In our release of this dataset, we are following the lead of other high quality data releases by carefully curating and documenting our datasets. However, we are adding an extra innovation: we are structuring the release in a way that we think will maximize the value of the resulting secondary analyses. Specifically, we are releasing separate exploratory and confirmatory segments of the data and incentivizing the use of these separate segments by offering up to 10 awards of $200 to research teams who complete the analysis pipeline of exploring with the exploratory segment, confirming with the confirmatory segment, and sharing the results on PsyArXiv.
The data release plan for this project consists of three phases: release of a simulated dataset (to allow people not directly involved in the project time to understand the variables we collected), release of an exploratory segment (⅓ of the full dataset), and release of a confirmatory segment (the full dataset). We will stratify by lab when creating our exploratory and confirmatory segments; in other words, we will randomly sample ⅓ of the participants within each lab that contributed data to create the exploratory segment. The full dataset will demarcate the exploratory and confirmatory All data drops will occur at randomly selected UTC times between 12am and 11pm.

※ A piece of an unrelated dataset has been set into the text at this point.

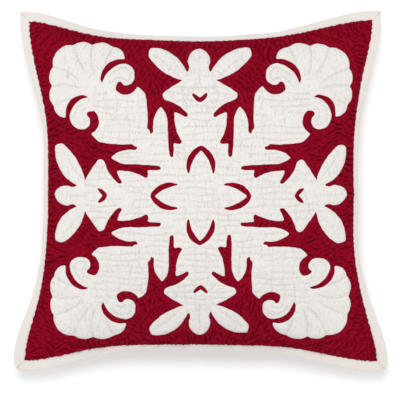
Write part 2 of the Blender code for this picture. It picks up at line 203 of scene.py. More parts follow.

We will provide up to 10 awards of $200 each for research teams that make secondary contributions from the exploratory and confirmatory datasets. If more than 10 teams submit contributions the winners will be chosen at random. To be eligible, a research team must:
- Write a computationally reproducible script that analyzes the exploratory dataset. The script may be written in any data analysis software, but we strongly encourage the use of open-source software such as R.
- Post the script to a project on the Open Science Framework and create a date-stamped preregistration of the script using OSF preregistrations. The proposing teams can use a preregistration template, such as this one for secondary data analysis, or they can use an open-ended preregistration that only contains the script that the team will use to analyze the confirmatory segment and a date stamp. At the top of the script, the proposing team should write their names and the following text: “I commit to analyzing the confirmatory segment of PSA001 Social Faces using this script upon the project’s release”. The date stamp of the preregistration must be before 12pm UTC, November 30, 2019, which is the point at which the confirmatory segment will be released. The script will be checked for computational reproducibility by a member of the PSA’s Data and Methods Committee.
- After the release of the confirmatory segment, post a preprint to PsyArXiv detailing the results of the analyses of the exploratory and confirmatory segments. To be eligible for the award, the preprint must be date-stamped by 12pm UTC, January 31, 2020. For the purposes of winning the award, the preprint may be very brief –tables or figures illustrating the results along with some descriptive text are sufficient. However, if the research team wishes, the preprint may be more detailed. The PsyArXiv preprint should be tagged with the study code for this project: “PSA001”.
Before issuing the awards, members of the Data and Methods Committee will verify that these steps have been followed.
Below are the key dates of this data release plan:
- The simulated dataset, along with a codebook, will be released (posted on OSF, tweeted, Facebooked, and blogged) on August 31, 2019, 24:00 UTC, 8pm EST (so it’s available today!!). It, along with detailed documentation of the dataset, are available at this OSF page.
- The exploratory segment can be found here, and was posted on October 31, 2019, concurrent with the submission of this project’s Stage 2 Registered Report.
- The preregistered analyses should be submitted via this form by November 30, 2019, 12pm UTC.
- The confirmatory segment will be released concurrently with the publication of the Stage 2 paper at Nature Human Behaviour.
- The preprint should be posted within one month of the release of the confirmatory segment. Once posted, the preprint can be submitted to the PSA001 team via this form.
If you have questions about this process, or the data that we have available, contact the PSA001 data manager (Patrick S. Forscher) at firstname.lastname@example.org.
We hope this project can serve as an exemplar of how the details of data release can add value to the scientific knowledge generated from a particular dataset. We hope you consider participating in our Secondary Analysis Challenge so we can see if this is indeed the case.